L’une des forces du mouridisme, c’est sans doute sa diaspora. Dans plusieurs villes du monde, les zikrs et xassaïdes montent des lieux de rassemblement ou de culte, faisant des disciples de dignes ambassadeurs des valeurs religieuses prônées par Serigne Touba.
Partout dans la diaspora, avec une présence remarquée, les Mourides se différencient des autres d’abord par l’accoutrement, mais également par les valeurs et attitudes transmises. Ce qui fait dire à l’écrivain Mamadou Moustapha Diop que le mouridisme est un vrai ambassadeur du pays de la Teranga et de l’Islam soufi. « Par sa présence, ses pratiques, son organisation et son comportement collectif, la diaspora participe activement à façonner une image positive, structurée, pacifique et spirituelle du pays et de sa tradition religieuse », décrit l’intellectuel mouride. Pour lui, le mouridisme est un Islam mystique (basé sur la purification intérieure), non violent, offrant une alternative aux courants violents se réclamant de l’Islam. Par leurs discours et par leurs comportements tirés des enseignements du Cheikh Ahmadou Bamba, éclaire Mamadou Moustapha Diop, les Mourides constituent de dignes représentants du Sénégal et l’Islam soufi. « Par son dynamisme élevé qui se traduirait notamment par une pratique axée sur le partage, la solidarité et la fraternité, les Mourides démontrent qu’ils peuvent changer le monde dans une dynamique de paix et de pardon », analyse l’écrivain et homme religieux.
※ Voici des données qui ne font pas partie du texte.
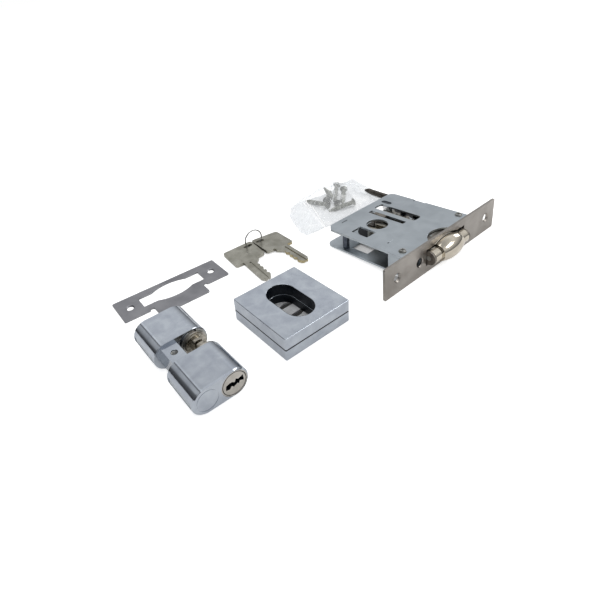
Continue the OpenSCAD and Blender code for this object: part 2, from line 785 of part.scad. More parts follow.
module cylinder_near() {
    color("lightsteelblue") cylinder_frame() difference() {
        cylinder_half(0, 1, near_len);
        // Bare ring mark on the near face
        translate([-plug_u, -eps, oval_r]) rotate([-90, 0, 0]) difference() {
            cylinder(r = mark_r, h = mark_t + eps);
            translate([0, 0, -eps]) cylinder(r = mark_r - mark_w, h = mark_t + 3 * eps);
        }
    }
}
module cylinder_far() {
    color("lightsteelblue") cylinder_frame() cylinder_half(cyl_len, -1, far_len);
}
module cylinder_bridge() {
    color("lightslategray") cylinder_frame() difference() {
        bridge_bar();
        translate([bridge_u, (near_end + far_start) / 2, -eps]) cylinder(d = bridge_thread_d, h = oval_w);
    }
}

// Zig-zag keyway, drawn across the plug with X away from the pins
module keyway() {
    polygon([
        for (s = [1, -1]) for (i = s > 0 ? [0:len(key_zig) - 1] : [len(key_zig) - 1:-1:0])
            [key_x(i), key_zig[i] + s * keyway_w / 2]
    ]);
}
function key_x(i) = keyway_x[0] + i * (keyway_x[1] - keyway_x[0]) / (len(key_zig) - 1);
module plug(face, dir, len) {
    y0 = dir > 0 ? face + plug_sunk : face - plug_sunk;
    difference() {
        union() {
            on_plug(min(y0, y0 + dir * (len - plug_sunk + plug_back)), plug_r, len - plug_sunk + plug_back);
            on_plug(min(y0, y0 + dir * (lip_t - plug_sunk)), plug_r + plug_lip, lip_t - plug_sunk);
        }
        translate([plug_u, 0, oval_r]) along_y(min(y0, y0 + dir * keyway_l) - eps, max(y0, y0 + dir * keyway_l) + eps)
            keyway();
        at_pins(face, dir) translate([0, 0, key_pin_end]) cylinder(d = pin_d, h = plug_r);
        // Groove of the retaining clip
        difference() {
            on_plug(dir > 0 ? near_end + clip_room : far_start - clip_room - clip_t, plug_r + 1, clip_t);
            on_plug(dir > 0 ? near_end : far_start - clip_t - 1, clip_in_r, clip_t + 1);
        }
    }
}
module plug_near() { color("rosybrown") cylinder_frame() plug(0, 1, near_len); }
module plug_far() { color("rosybrown") cylinder_frame() plug(cyl_len, -1, far_len); }

// Disc and drive bar on the plug's inner end
module coupling(dir) {
    y0 = dir > 0 ? near_end + plug_back : far_start - plug_back;
    on_plug(min(y0, y0 + dir * coupling_disc_t), coupling_disc_r, coupling_disc_t);
    y1 = y0 + dir * coupling_disc_t;
    translate([plug_u, 0, oval_r]) intersection() {
        translate([-coupling_w / 2, min(y1, y1 + dir * coupling_h), -coupling_l / 2])
            cube([coupling_w, coupling_h, coupling_l]);
        translate([0, min(y1, y1 + dir * coupling_h), 0]) rotate([-90, 0, 0]) cylinder(d = coupling_l, h = coupling_h);
    }
}
module coupling_near() { color("dimgray") cylinder_frame() coupling(1); }
module coupling_far() { color("dimgray") cylinder_frame() coupling(-1); }

// Open ring in the groove behind each half
module clip(y) {
    difference() {
        on_plug(y, clip_out_r, clip_t);
        on_plug(y - eps, clip_in_r, clip_t + 2 * eps);
        translate([plug_u - clip_open / 2, y - eps, oval_r]) cube([clip_open, clip_t + 2 * eps, clip_out_r + 1]);
    }
}
module clip_near() { color("black") cylinder_frame() clip(near_end + clip_room); }
module clip_far() { color("black") cylinder_frame() clip(far_start - clip_room - clip_t); }

module each_half() {
    for (h = [[0, 1], [cyl_len, -1]]) at_pins(h[0], h[1]) children();
}
module driver_pins() {
    color("goldenrod") cylinder_frame() each_half()
        translate([0, 0, plug_r + pin_gap]) cylinder(d = pin_d - 2 * run, h = driver_l);
}
module pin_springs() {
    color("silver") cylinder_frame() each_half() translate([0, 0, plug_r + pin_gap + driver_l])
        coil(chamber_end - plug_r - pin_gap - driver_l, (pin_d - 2 * slip - pin_wire) / 2, pin_wire, pin_turns, pin_steps,
            pin_sides);
}
// Key pins: a pointed end towards the keyway
module key_pins(face, dir) {
    at_pins(face, dir) {
        translate([0, 0, key_pin_end + key_tip])
            cylinder(d = pin_d - 2 * run, h = plug_r - pin_gap - key_pin_end - key_tip);
        translate([0, 0, key_pin_end]) cylinder(d1 = pin_d / 3, d2 = pin_d - 2 * run, h = key_tip);
    }
}
module key_pins_near() { color("gold") cylinder_frame() key_pins(0, 1); }
module key_pins_far() { color("gold") cylinder_frame() key_pins(cyl_len, -1); }
// Strips that close the pin chambers
module chamber_covers() {
    color("gray") cylinder_frame() for (y = [0, cyl_len - far_len]) let (len = y > 0 ? far_len : near_len)
        span([-oval_l / 2 + cover_sunk, y + cover_in, oval_r - cover_slot_w / 2],
            [-oval_l / 2 + cover_sunk + cover_slot_t, y + len - cover_in, oval_r + cover_slot_w / 2]);
}

// Square escutcheon from z up: a shell with a collar round the cylinder's hole
module escutcheon(z, high, collar_z) {
    set_frame() translate([esc_at.x, esc_at.y, z]) rotate(esc_yaw) difference() {
        union() {
            difference() {
                linear_extrude(high) round_box(esc_w, esc_w, esc_r);
                translate([0, 0, -eps]) linear_extrude(high - esc_t + eps)
                    round_box(esc_w - 2 * esc_t, esc_w - 2 * esc_t, esc_r / 2);
            }
            translate([0, 0, collar_z]) rotate(90) linear_extrude(high - collar_z - eps)
                stadium(esc_hole.x + 2 * esc_t, esc_hole.y + 2 * esc_t);
        }
        translate([0, 0, -eps]) rotate(90) linear_extrude(high + 2 * eps) stadium(esc_hole.x, esc_hole.y);
    }
}
module lower_escutcheon() { color("lightsteelblue") escutcheon(0, esc_low_h, fix_plate_t); }
module upper_escutcheon() { color("lightsteelblue") escutcheon(esc_low_h, esc_h, 0); }
// Plate inside the lower escutcheon, with the plug's hole bridged by a bar
module fixing_plate() {
    side = esc_w - 2 * esc_t - 2 * slip;
    color("lightslategray") set_frame() translate([esc_at.x, esc_at.y, 0]) rotate(esc_yaw)
        linear_extrude(fix_plate_t) difference() {
            round_box(side, side, esc_r / 2);
            translate(fix_plate_hole) difference() {
                circle(fix_plate_hole_r);
                square([2 * fix_plate_hole_r + 1, fix_plate_bar], center = true);
            }
        }
}

// Strike plate lying flat, its lip towards the front
module strike_plate() {
    bulge = strike_bulge - strike_slot_w / 2;
    arc = (strike_bulge_l * strike_bulge_l / 4 + bulge * bulge) / (2 * bulge);
    color("gray") set_frame() translate([strike_at.x, strike_at.y, 0]) rotate(strike_yaw) difference() {
        linear_extrude(strike_t) difference() {
            union() {
                round_box(strike_len, strike_w, strike_r);
                translate([lip_x, -strike_w / 2 - lip_reach / 2 + lip_r])
                    round_box(lip_l, lip_reach + 2 * lip_r, lip_r);
            }
            square([strike_slot_l, strike_slot_w], center = true);
            intersection_for (s = [-1, 1]) translate([0, s * (strike_bulge - arc)]) circle(arc);
            for (s = [-1, 1]) translate([lip_x + s * (lip_l / 2 + relief_r), -strike_w / 2]) circle(relief_r);
        }
        for (s = [-1, 1]) translate([s * strike_pitch / 2, 0, -eps]) {
            cylinder(d = strike_hole_d, h = strike_t + 2 * eps);
            translate([0, 0, strike_t - (strike_sink_d - strike_hole_d) / 2 + 2 * eps])
                cylinder(d1 = strike_hole_d, d2 = strike_sink_d, h = (strike_sink_d - strike_hole_d) / 2);
        }
    }
}

// A key lying flat: its head behind the origin, its blade towards -Y
module key_body(cuts) {
    foot = key_side - key_blade_w;
    difference() {
        union() {
            linear_extrude(key_t) translate([0, key_head_l / 2]) round_box(key_head_w, key_head_l, key_r);
            linear_extrude(key_t) polygon(concat(
                [[key_side, key_r], [key_side, key_tip_l - key_blade_l], [key_side - key_tip_in, -key_blade_l]],
                [[foot + key_tip_in, -key_blade_l], [foot, key_tip_l - key_blade_l]],
                [for (i = [len(cuts) - 1:-1:0], e = key_cut_steps)
                    [foot + (abs(e) < 1 ? cuts[i] : 0), e - key_first_cut - i * key_cut_pitch]],
                [[foot, -key_neck_l - key_neck_slope], [-key_neck_side, -key_neck_l], [-key_neck_side, key_r]]
            ));
        }
        translate([key_slot_u, key_head_l - key_slot_in, -eps]) linear_extrude(key_t + 2 * eps)
            round_box(key_slot_l, key_slot_w, key_slot_w / 2 - eps);
        // Groove along each side of the blade
        for (z = [-eps, key_t - key_groove_t]) translate([key_groove_u, -key_blade_l - 1, z])
            cube([key_groove_w, key_blade_l - key_neck_l + 1, key_groove_t + eps]);
    }
}
// The key leaning on its outer edge, raised towards the ring
module leaning_key(cuts) {
    translate([key_head_w / 2, 0, key_lift]) rotate([0, key_lean, 0]) translate([-key_head_w / 2, 0, 0])
        key_body(cuts);
}
module key_right() {
    color("darkkhaki") set_frame() translate([key_right_at.x, key_right_at.y, 0]) rotate(key_right_yaw)
        leaning_key(key_right_cuts);
}
module key_left() {
    color("darkkhaki") set_frame() translate([key_left_at.x, key_left_at.y, 0]) rotate(key_left_yaw)
        mirror([1, 0, 0]) leaning_key(key_left_cuts);
}
module key_ring() {
    color("silver") set_frame() translate([ring_at.x, ring_at.y, ring_d / 2]) rotate(ring_yaw) rotate([90, 0, 0])
        rotate_extrude() translate([(ring_d - ring_wire) / 2, 0]) circle(d = ring_wire, $fn = ring_sides);
}

// Countersunk screw along +X from its head
module sunk_screw(l, d, head_d, point) {
    head = (head_d - d) / 2;
    difference() {
        rotate([0, 90, 0]) rotate_extrude() polygon([
            [0, 0], [head_d / 2, 0], [d / 2, head], [d / 2, l - point], [d / 5, l], [0, l]
        ]);
        for (a = [0, 90]) rotate([a, 0, 0]) cube([head, head_d / 2, cross_slot], center = true);
    }
}
module wood_screws() {
    color("silver") set_frame() for (s = screw_places)
        translate([s[0], s[1], s[2]]) rotate([0, s[4], s[3]])
            sunk_screw(screw_l, screw_d, screw_head_d, screw_point);
}
// Long screw that runs from the faceplate to the cylinder's bridge
module fixing_screw() {
    color("darkslategray") set_frame() translate([fix_at.x, fix_at.y, plate_sink_d / 2])
        rotate([0, fix_lean, 90]) sunk_screw(fix_len, fix_d, plate_sink_d, fix_point);
}

// Bag: film that rises from its outline over the heap of screws
module bag_tent(inset) {
    hull() {
        translate([0, 0, inset]) linear_extrude(bag_h - 2 * inset) offset(delta = -2 * inset) polygon(bag_outline);
        translate([0, 0, bag_top - bag_crest - inset]) linear_extrude(bag_crest)
            offset(delta = -inset) polygon(bag_heap);
    }
}
module screw_bag() {
    color("whitesmoke", 0.5) set_frame() difference() {
        bag_tent(0);
        bag_tent(bag_film);
    }
}

case_tray();
cover_plate();
case_posts();
cover_screws();
faceplate();
spring_stop();
latch_spring();
roller_carriage();
bolt_tail();
slide_channel();
guide_lug();
tail_rivets();
spring_rod();
roller_axle();
roller();
hub();
hub_lever();
drive_pin();
cylinder_near();
cylinder_far();
cylinder_bridge();
plug_near();
plug_far();
coupling_near();
coupling_far();
clip_near();
clip_far();
driver_pins();
pin_springs();
key_pins_near();
key_pins_far();
chamber_covers();
lower_escutcheon();
fixing_plate();
upper_escutcheon();
strike_plate();
key_left();
key_right();
key_ring();
wood_screws();
fixing_screw();
screw_bag();
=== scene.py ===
import json
import math

import bpy
from mathutils import Matrix, Vector


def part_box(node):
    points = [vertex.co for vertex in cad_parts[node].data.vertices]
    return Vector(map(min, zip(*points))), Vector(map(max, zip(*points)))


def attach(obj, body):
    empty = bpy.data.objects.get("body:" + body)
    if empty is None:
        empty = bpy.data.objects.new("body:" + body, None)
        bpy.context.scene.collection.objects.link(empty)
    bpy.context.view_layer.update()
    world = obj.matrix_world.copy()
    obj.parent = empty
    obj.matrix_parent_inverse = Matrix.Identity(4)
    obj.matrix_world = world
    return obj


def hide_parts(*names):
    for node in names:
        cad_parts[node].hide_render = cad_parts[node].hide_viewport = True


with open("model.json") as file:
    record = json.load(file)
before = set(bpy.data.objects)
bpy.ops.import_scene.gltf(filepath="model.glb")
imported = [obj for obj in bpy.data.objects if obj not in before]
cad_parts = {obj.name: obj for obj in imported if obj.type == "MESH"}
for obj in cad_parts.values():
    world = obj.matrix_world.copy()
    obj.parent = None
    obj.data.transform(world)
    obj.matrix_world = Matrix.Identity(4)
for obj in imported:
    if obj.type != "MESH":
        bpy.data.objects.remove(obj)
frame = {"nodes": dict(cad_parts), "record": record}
nodes = frame["nodes"]
record = frame["record"]
bodyOf = {node: body for body, names in record["behaviour"]["bodies"].items() for node in names}
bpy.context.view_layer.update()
millimetre = 0.001
print("frame loaded", len(nodes), "nodes")

# Middle of the whole set in the part's source, in millimetres: places written there start from it
setMiddle = Vector((-4.4627, 68.7331, 0))


def linearColour(hexText):
    channels = [int(hexText[i:i + 2], 16) / 255 for i in (0, 2, 4)]
    return [c / 12.92 if c < 0.04045 else ((c + 0.055) / 1.055) ** 2.4 for c in channels] + [1.0]


def addNode(tree, kind, settings=None, links=None):
    node = tree.nodes.new(kind)
    for name, value in (settings or {}).items():
        if isinstance(name, int) or name in node.inputs:
            node.inputs[name].default_value = value
        else:
            setattr(node, name, value)
    for name, socket in (links or {}).items():
        tree.links.new(socket, node.inputs[name])
    return node


def addMath(tree, operation, *values):
    settings = {i: value for i, value in enumerate(values) if isinstance(value, (int, float))}
    links = {i: value for i, value in enumerate(values) if i not in settings}
    return addNode(tree, "ShaderNodeMath", {"operation": operation, **settings}, links).outputs[0]


def straightRays(tree, rays):
    return addNode(tree, "ShaderNodeMath", {"operation": "ADD", "use_clamp": True},
                   {0: rays.outputs["Is Camera Ray"], 1: rays.outputs["Is Transmission Ray"]}).outputs[0]


def newMaterial(name):
    material = bpy.data.materials.new(name)
    material.use_nodes = True
    material.node_tree.nodes.clear()
    return material, material.node_tree


def deselectAll():
    if bpy.context.object and bpy.context.object.mode != "OBJECT":
        bpy.ops.object.mode_set(mode="OBJECT")
    bpy.ops.object.select_all(action="DESELECT")


def selectOnly(piece):
    deselectAll()
    piece.select_set(True)
    bpy.context.view_layer.objects.active = piece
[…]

Pour l’imam Khadim Bousso, par ailleurs chercheur aux États-Unis, les Mourides voyagent d’abord par soif de connaissances, de recherche et de découvertes. «Les talibés (mourides) voyagent partout dans le monde, et si l’on regarde bien, ce sont les Baol-Baol qui voyagent le plus vers les autres pays, ils y sont nombreux », souligne Dr Khadim Bousso. Pour lui, c’est d’abord une culture religieuse inspirée par Serigne Touba. « On voit généralement un Baol-Baol qui vit aisément ici au pays, mais qui laisse tout pour aller voyager. On a un exemple de quelqu’un qui avait payé 10 millions pour voyager, mais qui, une fois parti, n’a pas eu mieux que ce qu’il avait ici ! Ils finissent même, bien souvent, par ne pas rentrer », illustre Dr Bousso.
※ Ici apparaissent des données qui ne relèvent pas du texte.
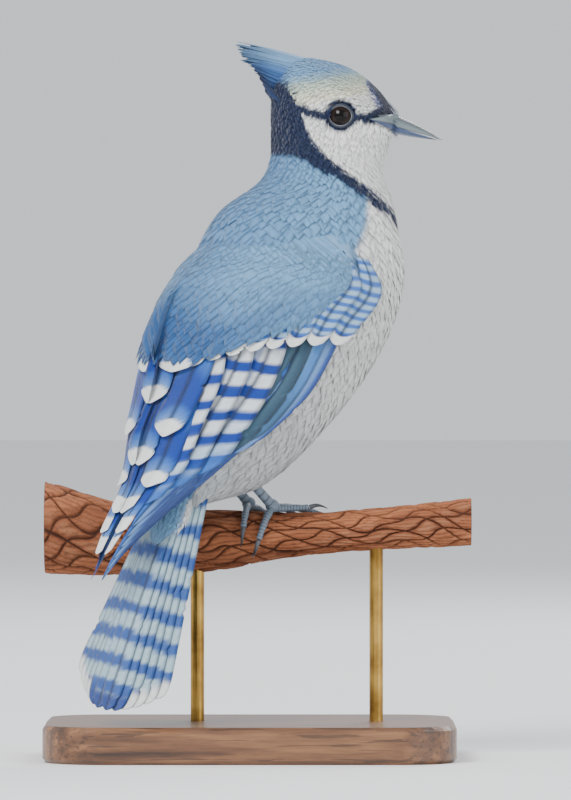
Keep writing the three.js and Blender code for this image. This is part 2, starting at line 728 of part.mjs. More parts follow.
function addNode(name, made, material) {
  const mesh = largest(largest(made).simplify(FINEST)).getMesh();
  const geometry = new THREE.BufferGeometry();
  geometry.setAttribute("position", new THREE.BufferAttribute(new Float32Array(mesh.vertProperties), 3));
  geometry.setIndex(new THREE.BufferAttribute(new Uint32Array(mesh.triVerts), 1));
  geometry.computeVertexNormals();
  const node = new THREE.Mesh(geometry, material);
  node.name = name;
  group.add(node);
}

addNode("torso", torso, paint.blue);
addNode("neck", neck, paint.blue);

const sockets = ["right", "left"].map((side) => eyeSolid(side === "right" ? -1 : 1, GAP));
const billSpace = billHalf(1, BILL.rise, GAP).add(billHalf(-1, BILL.fall, GAP));
const mouth = solid(
  new THREE.BoxGeometry(MOUTH.length, 40, MOUTH.height)
    .rotateY(0.12)
    .translate(MOUTH.x, HEAD_Y, MOUTH.z),
);
let head = skull.add(crestSolid().subtract(neck)).add(lidSolid(1)).add(lidSolid(-1));
for (const space of [...sockets, billSpace, mouth]) head = head.subtract(space);
addNode("head", head, paint.head);
addNode("upper_bill", billHalf(1, BILL.rise).subtract(nostril(1)).subtract(nostril(-1)), paint.bill);
addNode("lower_bill", billHalf(-1, BILL.fall), paint.bill);
addNode("right_eye", eyeSolid(-1), paint.eye);
addNode("left_eye", eyeSolid(1), paint.eye);

const rightWing = wingSolid().subtract(leftHalf);
const leftWing = mirrored(rightWing);
addNode("right_wing", rightWing.subtract(wholeWithGap), paint.wing);
addNode("left_wing", leftWing.subtract(wholeWithGap), paint.wing);
addNode("tail", tailSolid().subtract(wholeWithGap), paint.wing);

for (const [name, foot] of Object.entries(FEET)) {
  addNode(`${name}_leg`, legSolid(foot).subtract(wholeWithGap), paint.leg);
  addNode(`${name}_foot`, footSolid(foot), paint.leg);
  for (const [toeName, toe] of Object.entries(foot.toes)) {
    const claw = bar(clawCurve(foot, toe), (share) => TOE.clawRadius * (1 - share * 0.82), 6, 5);
    addNode(`${name}_${toeName}_claw`, solid(claw), paint.claw);
  }
}

const perchShare = (i) => i / 18;
const perchRings = Array.from({ length: 19 }, (_, i) => {
  const centre = PERCH_LINE.getPointAt(perchShare(i));
  const radius = perchRadius(perchShare(i));
  return ellipseRing(centre, vec(0, radius, 0), vec(0, 0, radius), 20);
});
let perch = solid(loft(perchRings));
for (const x of ROD.xs) perch = perch.subtract(rodSolid(x, GAP));
addNode("perch_branch", perch, paint.bark);

let base = baseSolid();
for (const x of ROD.xs) base = base.subtract(rodSolid(x, GAP));
addNode("stand_base", base, paint.base);
ROD.xs.forEach((x, i) => addNode(`stand_rod_${i + 1}`, rodSolid(x), paint.rod));

export default group;
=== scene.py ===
import bpy
import numpy as np
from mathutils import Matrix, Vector


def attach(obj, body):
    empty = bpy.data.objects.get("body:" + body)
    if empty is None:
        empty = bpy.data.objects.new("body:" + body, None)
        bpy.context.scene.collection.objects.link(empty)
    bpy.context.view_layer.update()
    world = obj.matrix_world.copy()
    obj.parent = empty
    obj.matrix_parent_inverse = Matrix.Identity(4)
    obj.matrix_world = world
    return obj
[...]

Ambassadeur du Sénégal et de l’Islam
Poursuivant son analyse, il rappelle l’appel de Serigne Touba, afin que les disciples aillent chercher de la connaissance et du profit. « Tout ce qu’il y a à écrire, je l’écrirai pour vous. Tout ce qu’il y a comme livre pour apprendre à avoir de la connaissance, je l’écrirai pour vous. Mais évitez d’aller chercher la connaissance pour débattre avec des gens ou faire de la concurrence. Cherchez-la pour vous rapprocher de Dieu et sortir de l’ignorance, parce que l’Islam maudit l’ignorant », indique Dr Khadim Bousso, citant le fondateur du mouridisme. Pour Dr Khadim Bousso, en voyageant, les Mourides se confrontent aux autres cultures et religions. En partageant les valeurs et enseignements de Serigne Touba, ils ont des influences positives, malgré les différences et les divergences. « Les Américains ne s’intéressent qu’aux choses importantes pour eux. Ceux qui partent donc là-bas, même si c’est pour être un immigré, doivent mettre en avant le mouridisme et l’Islam », affirme Dr Bousso. Cela passe, d’après lui, par une acceptation de l’autre, en évitant que les langues soient des barrières. «J’ai réussi à convertir une cinquantaine d’Américains à l’Islam. Si j’y suis arrivé, c’est parce que je leur ai expliqué les valeurs de l’Islam et du mouridisme dans un langage qu’ils comprennent. Les gens ont peur de ce qu’ils ignorent. Il faut de la pédagogie à ce niveau », recommande Dr Khadim Bousso. L’autre atout, qui a permis une bonne perception du mouridisme et de l’Islam dans des pays comme les États-Unis, c’est la tolérance et l’acceptation de l’autre. « Aux États-Unis », au cœur de Harlem où la délinquance sévissait, nous avons pu acheter une maison dédiée à Serigne Touba. Et l’une des premières choses que nous avons faites, c’est d’y réciter deux fois le Coran. Et l’un des objectifs visait la protection des citoyens de cette ville ». Ainsi, souligne-t-il, cet état d’esprit mouride a été magnifié par les hautes autorités du pays. « Au lendemain des attentats du 11 septembre par exemple, une correspondance nous a été adressée. Les autorités nous ont demandé de poursuivre nos activités, affirmant qu’ils savent que nous ne sommes pas des terroristes », déclare Dr Khadim Bousso. À ses yeux, les membres de la diaspora mouride demeurent de dignes ambassadeurs du mouridisme et de l’Islam soufi.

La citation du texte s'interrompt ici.